MATERIAL FOR THIS TASK =
* begin *
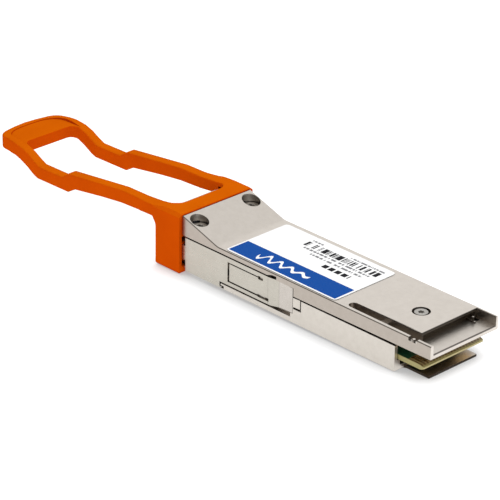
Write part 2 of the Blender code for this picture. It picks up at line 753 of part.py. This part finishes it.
def tab_top_line():
    """Upper edge of the pull tab seen from the side, collar first."""
    return [
        (COLLAR_Y[1], COLLAR_Z[1]), (-14.6, COLLAR_Z[1]), (-18.0, 11.5), (-22.0, 11.2),
        (-28.0, 11.1), (-34.0, 10.35), (-40.0, 9.65), (-44.2, 9.15), (-46.4, 7.7), (-53.6, 7.55),
        (-55.2, 8.25), (-57.2, 9.3), (-59.2, 9.95), (-62.1, 10.35), (-64.0, 10.35), (-69.5, 9.85),
    ]


def tab_bottom_line():
    """Lower edge of the pull tab, head first."""
    return [
        (-69.5, 6.85), (-64.0, 7.35), (-61.6, 7.35), (-59.8, 7.0), (-57.6, 6.15), (-55.4, 5.0),
        (-54.2, 4.6), (-44.6, 4.8), (-42.4, 6.1), (-34.0, 7.4), (-28.0, 8.15), (-22.0, 8.45),
    ]


def tab_side():
    """Side outline: collar leg, soft inner corner, arms and raised head."""
    corner = arc((-18.5, 7.25), 1.6, 90, 0, 5)
    leg = [(COLLAR_Y[0], COLLAR_Z[0]), (COLLAR_Y[1], COLLAR_Z[0])]
    return tab_top_line() + tab_bottom_line() + corner + leg


def tab_plan():
    """Plan outline: collar width, slimmer arms and the rounded head."""
    right = [(COLLAR_X, COLLAR_Y[1]), (COLLAR_X, -17.2), (9.65, -19.5), (9.25, -23.0), (9.12, -54.0)]
    right += [(8.95, -60.0), (8.72, -62.6)]
    right += arc((4.95, -65.1), 3.25, -8, -75, 6)
    right += [(3.0, -68.85), (0.0, -69.15)]
    return right + [(-x, y) for x, y in reversed(right[:-1])]


def tab_front():
    """Front outline: the collar's upper edges are chamfered."""
    low, high = COLLAR_Z
    right = [(COLLAR_X, low), (COLLAR_X, high - COLLAR_CHAMFER), (COLLAR_X - COLLAR_CHAMFER, high)]
    return right + [(-x, z) for x, z in reversed(right)]


def tab_opening():
    """Plan outline of the long opening between the arms."""
    front = arc((ARM_INNER_X - 2.2, OPENING_FRONT - 2.2), 2.2, 90, 0, 5)
    rear = arc((ARM_INNER_X - 1.6, -59.4), 1.6, 0, -90, 4)
    right = front + rear
    return right + [(-x, y) for x, y in reversed(right)]


def grip_outline():
    """Plan outline of the shallow grip recess: its end is a superellipse inside the rim."""
    half_width = 7.2
    length = 5.5
    centre_y = -61.9
    power = 2 / 3
    outline = [(half_width, -58.4), (-half_width, -58.4)]
    for i in range(19):
        angle = math.radians(180 + 10 * i)
        x = math.copysign(abs(math.cos(angle)) ** power, math.cos(angle))
        y = abs(math.sin(angle)) ** power
        outline.append((half_width * x, centre_y - length * y))
    return outline


def pull_tab():
    """Moulded collar round the nose with two arms and a finger grip."""
    tab = prism("pull_tab", tab_side(), "x", (-COLLAR_X - PAST, COLLAR_X + PAST))
    combine(
        tab, "INTERSECT", prism("plan", tab_plan(), "z", (-2.0, 14.0)),
        prism("front", tab_front(), "y", (-70.0, COLLAR_Y[1] + PAST)),
    )
    cut(tab, prism("opening", tab_opening(), "z", (3.0, 14.0)))
    round_rims(tab, TAB_ROUNDING)
    inner_x = (-COLLAR_INNER_X, COLLAR_INNER_X)
    low, high = COLLAR_INNER_Z
    pocket_x = (HALF - SHEET - 0.05, HALF + 0.05)
    notch_x = (COLLAR_INNER_X - FIT, HALF + 0.1)
    notch_y = (-11.6, NOSE_END + PAST)
    cut(
        tab,
        block("nose_room", inner_x, (COLLAR_Y[0] - PAST, COLLAR_Y[1] + PAST), (low, ARM_UNDERSIDE)),
        block("upper_room", inner_x, (PORT_FACE - 0.2, COLLAR_Y[1] + PAST),
              (ARM_UNDERSIDE - PAST, high)),
        *mirrored(block, "sheet_pocket", pocket_x, (-13.1, NOSE_END + PAST), (2.24, 5.46)),
        *mirrored(block, "upper_notch", notch_x, notch_y, (5.7, 7.1)),
        *mirrored(block, "lower_notch", notch_x, notch_y, (0.7, 2.0)),
        prism("grip_recess", grip_outline(), "z", (GRIP_FLOOR, 11.0)),
    )
    return finish(tab, ORANGE, 0.42, smooth=True)


def return_spring(name, side):
    """Coil spring along Y that pushes the slider back towards the card edge."""
    per_turn = 10
    ring = 6
    low, high = SPRING_Y
    count = SPRING_TURNS * per_turn
    length = high - low - 2 * SPRING_WIRE
    bm = bmesh.new()
    rings = []
    for i in range(count + 1):
        turn = 2 * math.pi * i / per_turn
        out = Vector((math.cos(turn), 0.0, math.sin(turn)))
        centre = Vector((side * SPRING_X, low + SPRING_WIRE + length * i / count, SPRING_Z))
        centre += out * SPRING_RADIUS
        rings.append([
            bm.verts.new(centre + SPRING_WIRE * (
                out * math.cos(2 * math.pi * j / ring) + Vector((0, 1, 0)) * math.sin(2 * math.pi * j / ring)
            ))
            for j in range(ring)
        ])
    for first, second in zip(rings, rings[1:]):
        for j in range(ring):
            k = (j + 1) % ring
            bm.faces.new((first[j], first[k], second[k], second[j]))
    bm.faces.new(rings[0])
    bm.faces.new(rings[-1])
    return finish(add_object(name, bm), (0.55, 0.55, 0.55), 0.3, 1.0, smooth=True)


# ---- Assembly -----------------------------------------------------------------
def build():
    for obj in list(bpy.data.objects):
        bpy.data.objects.remove(obj)
    upper_shell()
    lower_shell()
    screws()
    product_label()
    optics()
    main_board()
    edge_contacts("edge_contacts_top", (BOARD_TOP + 0.02, BOARD_TOP + 0.08))
    edge_contacts("edge_contacts_bottom", (BOARD_BOTTOM - 0.08, BOARD_BOTTOM - 0.02))
    board_components()
    thermal_and_sealing()
    latch_slider()
    pull_tab()
    return_spring("slider_spring_right", 1)
    return_spring("slider_spring_left", -1)


build()
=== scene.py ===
"""Looks of the optical transceiver module: materials, edge rounding, label print, camera, light."""
import math

import bpy
from mathutils import Matrix, Vector


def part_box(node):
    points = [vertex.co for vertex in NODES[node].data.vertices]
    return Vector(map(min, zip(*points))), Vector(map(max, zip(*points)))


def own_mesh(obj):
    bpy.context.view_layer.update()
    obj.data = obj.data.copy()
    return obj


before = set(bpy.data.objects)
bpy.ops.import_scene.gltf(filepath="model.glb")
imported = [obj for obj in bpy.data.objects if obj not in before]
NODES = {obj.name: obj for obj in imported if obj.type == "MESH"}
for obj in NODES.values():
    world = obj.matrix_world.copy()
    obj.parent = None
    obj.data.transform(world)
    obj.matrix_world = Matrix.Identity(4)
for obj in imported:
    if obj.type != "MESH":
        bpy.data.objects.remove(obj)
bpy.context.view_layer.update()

MM = 0.001

# ---- Camera, floor and light --------------------------------------------------
CAMERA_AZIMUTH = 135.617
CAMERA_ELEVATION = 26.008
CAMERA_ROLL = 0.871
CAMERA_DISTANCE = 542.0 * MM
CAMERA_TARGET = Vector((0.0, 25.0, 4.0)) * MM
CAMERA_OFFSET = Vector((-17.579, 8.804)) * MM
CAMERA_LENS = 204.8
SENSOR_WIDTH = 36.0
FLOOR_SIZE = 3.0
FLOOR_DROP = 0.03 * MM
FLOOR_GLOW = 0.82            # of the open floor, as the camera sees it
SHADOW_GLOW = 0.37           # of the floor close under the module: painted shadow
REFLECTED_GLOW = 0.79        # of the floor in the metal
WORLD_BRIGHT = 1.0
WORLD_DARK = 0.1
KEY_PLACE = (-150.0, 60.0, 420.0)
KEY_SIZE = (420.0, 420.0)
KEY_POWER = 0.9

# ---- Colours, painted light and shade, and the places where a finish or painted shade changes (mm along the module) ---
# Orange: top and side colours are painted light and painted shade on one plastic; ORANGE_SHADE is painted
# shade in crevices, ORANGE_RIM painted shade on faces turned away
ORANGE_TOP = (0.64, 0.118, 0.001)
ORANGE_SIDE = (0.63, 0.079, 0.001)
ORANGE_SHADE = (0.42, 0.025, 0.0)
ORANGE_RIM = (0.20, 0.045, 0.003)
ORANGE_CLOUD = (0.93, 0.88, 1.0)
NICKEL_LIGHT = (0.715, 0.665, 0.61)
NICKEL_DARK = (0.675, 0.625, 0.57)
# Near black, painted as shade into rounded edges, narrow joints and gaps, and the tongue's upright faces
PAINTED_SHADE = (0.035, 0.025, 0.018)
EDGE_DARKNESS = 0.74         # how much of the painted dark reflection a rounded edge takes
UPPER_JOINT = (0.06, 0.42)   # openness at which a joint is all painted shade, and free of it
LOWER_JOINT = (0.18, 0.54)
# Painted shade multiplied into the castings' upright sides
UPPER_SIDE_TINT = (0.65, 0.625, 0.60)
LOWER_SIDE_TINT = (0.90, 0.905, 0.895)
SHEET_TINT = (0.75, 0.765, 0.735)
# Painted shade multiplied into wide openings
SHELTERED = (0.42, 0.37, 0.32)
# Painted shade multiplied into the upper shell's end wall in the mouth
MOUTH_WALL = (0.24, 0.23, 0.21)
MOUTH_Y = (46.0, 54.0)       # where painted shade darkens the upper shell's end wall
TONGUE_START = 47.6          # where the painted shade on the tongue's upright faces starts
SHEET_BENDS = (14.07, 16.8)  # faint painted shade lines across the slider's arms, at the bends
SHEET_BEND_WIDTH = 0.26
# Painted shade on the sheet's bends, and painted light on its arms' tips beyond the second bend
BEND_SHADE = (0.88, 0.88, 0.88)
TIP_TINT = (1.07, 1.05, 1.09)
MASK_END = 49.8              # where the board's solder mask stops
SOLDER_MASK = (0.008, 0.06, 0.025)
BARE_LAMINATE = (0.30, 0.23, 0.10)
CUT_LAMINATE = ((0.27, 0.235, 0.085), (0.42, 0.37, 0.145))
CARD_END = (0.48, 0.41, 0.19)
CONTACT_TAIL = (0.15, 0.09, 0.03)
CONTACT_PITCH = 0.8
LABEL_BLUE = (0.005, 0.071, 0.335)
LABEL_WHITE = (0.93, 0.935, 0.94)
INK = (0.015, 0.015, 0.018)
INK_GREY = (0.22, 0.22, 0.23)
LABEL_BORDER = 0.4
BAND_WIDTH = 5.32


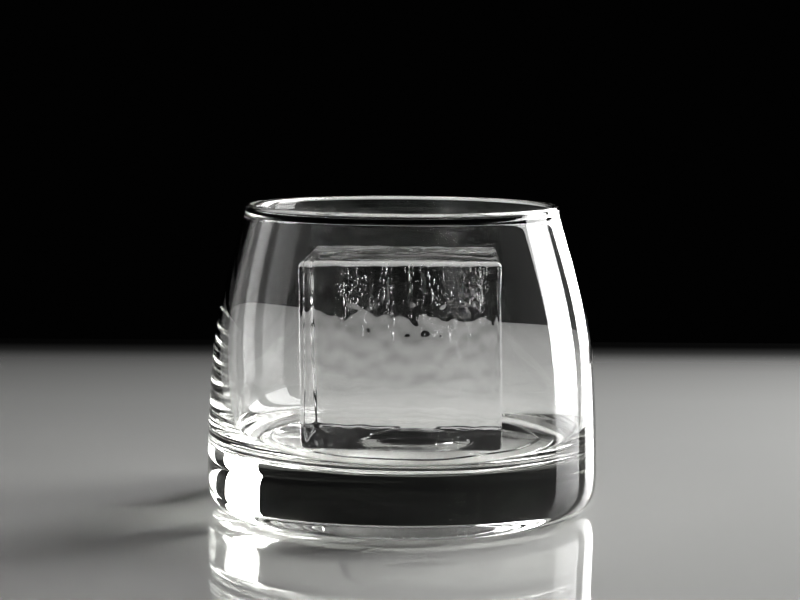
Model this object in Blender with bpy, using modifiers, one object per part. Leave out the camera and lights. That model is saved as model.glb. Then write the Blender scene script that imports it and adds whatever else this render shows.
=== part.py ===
"""A whiskey tumbler with one large ice cube standing in it.

Units are metres, +Z is up, and the origin is the centre of the foot on the table.
The tumbler is one turned piece of glass: a thick solid base, a wall that leans in
towards a rounded lip, and a hollow under the foot. The cube is loose.
"""

import math

import bpy

COLLECTION = "whiskey_tumbler"

# Tumbler, outside
HEIGHT = 0.0780
BELLY_RADIUS = 0.0503
BELLY_HEIGHT = 0.0135       # where the rounding down to the foot begins
FOOT_RADIUS = 0.0448        # outer edge of the ring that touches the table
LEAN = 0.1723               # half of the inward slope that the side nears at the rim
SHOULDER_HEIGHT = 0.0480    # level where the side turns from upright to leaning
SHOULDER_SOFTNESS = 0.0203  # how gently it turns there

# Tumbler, inside
FLOOR_HEIGHT = 0.0150
FLOOR_RADIUS = 0.0385       # flat part of the floor
CORNER_HEIGHT = 0.0100      # height of the curve between floor and wall
WALL_AT_LIP = 0.0018
WALL_GAIN = 0.0028          # what the wall gains from the lip down to the floor
WALL_POWER = 3.0
LIP_HALF = 0.0012           # half the width of the rounded, slightly thickened lip

# Both curves begin gently and end as a quarter of an ellipse; a power of 1 is a plain ellipse
BASE_POWER = 0.5
CORNER_POWER = 0.667

# Hollow under the foot
RING_INNER_RADIUS = 0.0425
HOLLOW_RADIUS = 0.0400
HOLLOW_DEPTH = 0.0042

# Ice cube
ICE_WIDTH = 0.0500
ICE_HEIGHT = 0.0500
ICE_EDGE = 0.0016           # edges rounded by melting
ICE_TURN = math.radians(-1.7)
CLEARANCE = 0.0003          # left between the floor and the ice

# Fineness of the turned surface
TURN_STEPS = 56
WALL_RINGS = 11
CORNER_RINGS = 10
LIP_RINGS = 7


def side_fall(height):
    """How far the outside has come in by this height: one branch of a hyperbola."""
    def reach(level):
        above = level - SHOULDER_HEIGHT
        return math.hypot(above, SHOULDER_SOFTNESS) + above
    return LEAN * (reach(height) - reach(BELLY_HEIGHT))


def outer_radius(height):
    return BELLY_RADIUS - side_fall(height)


def inner_radius(height):
    """The wall thickens downwards, slowly at first."""
    depth = (HEIGHT - height) / (HEIGHT - FLOOR_HEIGHT)
    return outer_radius(height) - WALL_AT_LIP - WALL_GAIN * depth ** WALL_POWER


def between(start, end, count):
    """Evenly spaced values from start to end, both included."""
    return [start + (end - start) * i / (count - 1) for i in range(count)]


def tumbler_profile():
    """(radius, height) from the middle of the floor, over the lip, to the middle of the foot."""
    lip_height = HEIGHT - LIP_HALF
    lip_middle = outer_radius(lip_height) - WALL_AT_LIP / 2
    neck_height = lip_height - 2 * LIP_HALF
    corner_top = FLOOR_HEIGHT + CORNER_HEIGHT
    corner_reach = inner_radius(FLOOR_HEIGHT) - FLOOR_RADIUS
    base_reach = outer_radius(0.0) - FOOT_RADIUS

    points = [(0.0, FLOOR_HEIGHT)]
    for angle in between(math.pi / 2, 0, CORNER_RINGS):
        z = corner_top - CORNER_HEIGHT * math.sin(angle) ** CORNER_POWER
        points.append((inner_radius(z) - corner_reach * (1 - math.cos(angle)), z))
    points += [(inner_radius(z), z) for z in between(corner_top, neck_height, WALL_RINGS)[1:]]
    for angle in between(math.pi, 0, LIP_RINGS):
        points.append((lip_middle + LIP_HALF * math.cos(angle),
                       lip_height + LIP_HALF * math.sin(angle)))
    points += [(outer_radius(z), z) for z in between(neck_height, BELLY_HEIGHT, WALL_RINGS)]
    for angle in between(0, math.pi / 2, CORNER_RINGS)[1:]:
        z = BELLY_HEIGHT * (1 - math.sin(angle) ** BASE_POWER)
        points.append((outer_radius(z) - base_reach * (1 - math.cos(angle)), z))
    return points + [(RING_INNER_RADIUS, 0.0), (HOLLOW_RADIUS, HOLLOW_DEPTH), (0.0, HOLLOW_DEPTH)]


def clear_object(name, mesh, collection):
    """A new object in the collection, shaded smooth except at real edges."""
    mesh.shade_smooth()
    mesh.set_sharp_from_angle(angle=math.radians(50))
    thing = bpy.data.objects.new(name, mesh)
    collection.objects.link(thing)
    return thing


def clear_material(name, colour, roughness, refraction):
    """A see-through Principled material."""
    material = bpy.data.materials.new(name)
    material.use_nodes = True
    shader = material.node_tree.nodes["Principled BSDF"]
    shader.inputs["Base Color"].default_value = (*colour, 1.0)
    shader.inputs["Roughness"].default_value = roughness
    shader.inputs["Metallic"].default_value = 0.0
    shader.inputs["Transmission Weight"].default_value = 1.0
    shader.inputs["IOR"].default_value = refraction
    return material


def make_tumbler(collection):
    """The turned glass: its profile, carried round the Z axis by a Screw modifier."""
    points = [(radius, 0.0, height) for radius, height in tumbler_profile()]
    edges = [(i, i + 1) for i in range(len(points) - 1)]
    mesh = bpy.data.meshes.new("tumbler")
    mesh.from_pydata(points, edges, [])
    tumbler = clear_object("tumbler", mesh, collection)
    turn = tumbler.modifiers.new("Turn", "SCREW")
    turn.axis = "Z"
    turn.angle = math.tau
    turn.steps = TURN_STEPS
    turn.render_steps = TURN_STEPS
    turn.use_merge_vertices = True
    turn.merge_threshold = 0.00001
    turn.use_smooth_shade = True
    tumbler.data.materials.append(clear_material("clear_glass", (0.98, 0.99, 0.98), 0.02, 1.51))
    return tumbler


def make_ice_cube(collection):
    """The loose cube, a box with rounded edges, standing on the floor of the tumbler."""
    bpy.ops.mesh.primitive_cube_add(size=1.0)
    ice = bpy.context.active_object
    ice.name = "ice_cube"
    ice.data.name = "ice_cube"
    for holder in list(ice.users_collection):
        holder.objects.unlink(ice)
    collection.objects.link(ice)
    for vertex in ice.data.vertices:
        vertex.co.x *= ICE_WIDTH
        vertex.co.y *= ICE_WIDTH
        vertex.co.z *= ICE_HEIGHT
    ice.data.shade_smooth()
    rounding = ice.modifiers.new("Melted edges", "BEVEL")
    rounding.width = ICE_EDGE
    rounding.segments = 3
    rounding.limit_method = "NONE"
    ice.location = (0.0, 0.0, FLOOR_HEIGHT + CLEARANCE + ICE_HEIGHT / 2)
    ice.rotation_euler = (0.0, 0.0, ICE_TURN)
    ice.data.materials.append(clear_material("clear_ice", (0.96, 0.98, 0.99), 0.05, 1.31))
    return ice


def main():
    for thing in list(bpy.data.objects):
        bpy.data.objects.remove(thing, do_unlink=True)
    collection = bpy.data.collections.new(COLLECTION)
    bpy.context.scene.collection.children.link(collection)
    make_tumbler(collection)
    make_ice_cube(collection)


main()
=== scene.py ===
"""The looks of the whiskey tumbler: clear glass, a large clear ice cube and melt water."""

import math
import random

import bmesh
import bpy
from mathutils import Matrix, Vector, noise


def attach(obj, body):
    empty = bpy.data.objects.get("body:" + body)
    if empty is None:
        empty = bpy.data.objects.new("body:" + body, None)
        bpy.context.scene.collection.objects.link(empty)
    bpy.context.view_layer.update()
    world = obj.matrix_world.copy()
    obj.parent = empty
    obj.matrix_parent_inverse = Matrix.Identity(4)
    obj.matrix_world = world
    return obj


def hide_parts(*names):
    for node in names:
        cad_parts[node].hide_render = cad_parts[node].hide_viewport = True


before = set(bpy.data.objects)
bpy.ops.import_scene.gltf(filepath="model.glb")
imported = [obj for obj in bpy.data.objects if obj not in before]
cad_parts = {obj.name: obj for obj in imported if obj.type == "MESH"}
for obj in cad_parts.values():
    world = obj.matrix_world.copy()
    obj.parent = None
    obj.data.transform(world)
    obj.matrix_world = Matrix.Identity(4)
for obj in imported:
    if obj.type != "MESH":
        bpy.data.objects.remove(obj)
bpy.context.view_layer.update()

# Tumbler, in metres and as in the CAD model
HEIGHT = 0.0780
BELLY_RADIUS = 0.0503
BELLY_HEIGHT = 0.0135
FOOT_RADIUS = 0.0448
BASE_POWER = 0.5
LEAN = 0.1723
SHOULDER_HEIGHT = 0.0480
SHOULDER_SOFTNESS = 0.0203
FLOOR_HEIGHT = 0.0150
FLOOR_RADIUS = 0.0385
CORNER_HEIGHT = 0.0100
CORNER_POWER = 0.667
WALL_AT_LIP = 0.0018
LIP_HALF = 0.0012
WALL_GAIN = 0.0028
WALL_POWER = 3.0
RING_INNER_RADIUS = 0.0425
HOLLOW_RADIUS = 0.0400

# Tumbler, finer than the CAD model
LIP_BULGE = 0.0003          # how much the wall swells into the lip
BULGE_REACH = 0.0015
BULGE_INSIDE = 1.6          # shares of the swelling that each side of the wall takes
BULGE_OUTSIDE = 0.4
HOLLOW_EDGE = 0.0040        # depth of the hollow at its rounded edge
HOLLOW_DEPTH = 0.0044       # and in its middle
CAVITY_LEAN = 0.020         # sideways shift of the inside for each metre below the lip
RIPPLE = 0.00002            # height of the level ripples on the outside
RIPPLE_PITCH = 300          # steps of the noise for each metre of height
GLASS_MARKS = 0.06          # greatest roughness of the faint marks
SEGMENTS = 256              # steps round the glass

# Ice: a box with rounded edges
ICE_TURN = math.radians(-1.7)
ICE_EDGE = 0.0016
ICE_WIDTH = 0.05
ICE_HEIGHT = 0.05
ICE_LEAN = -0.010
ICE_CELLS = 90              # squares along each edge
CLEARANCE = 0.0003
ICE_SHRINK = 0.992          # leaves room for the waves inside the CAD box
ICE_WAVES = 0.00012         # depth of the melted unevenness all over
BACK_WAVES = 0.00024        # and of the finer waves, which are strongest on the back
ICE_SEED = 1                # the waves are drawn from this, so they are the same every time
BUBBLES = 800
BUBBLE_ROWS = 34
BUBBLE_SEED = 5
BUBBLE_LIMIT = 0.0235       # no bubble is further than this towards the back or the top
FROST = 0.35                # greatest roughness of the frost on the upper back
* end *
PROBLEM TO SOLVE =
Reproduce verbatim the lines above, from the line with "BOARD_BOTTOM - 0.02))" through the line with "points = [vertex.co".

ANSWER TO THE PROBLEM =
    edge_contacts("edge_contacts_bottom", (BOARD_BOTTOM - 0.08, BOARD_BOTTOM - 0.02))
    board_components()
    thermal_and_sealing()
    latch_slider()
    pull_tab()
    return_spring("slider_spring_right", 1)
    return_spring("slider_spring_left", -1)


build()
=== scene.py ===
"""Looks of the optical transceiver module: materials, edge rounding, label print, camera, light."""
import math

import bpy
from mathutils import Matrix, Vector


def part_box(node):
    points = [vertex.co for vertex in NODES[node].data.vertices]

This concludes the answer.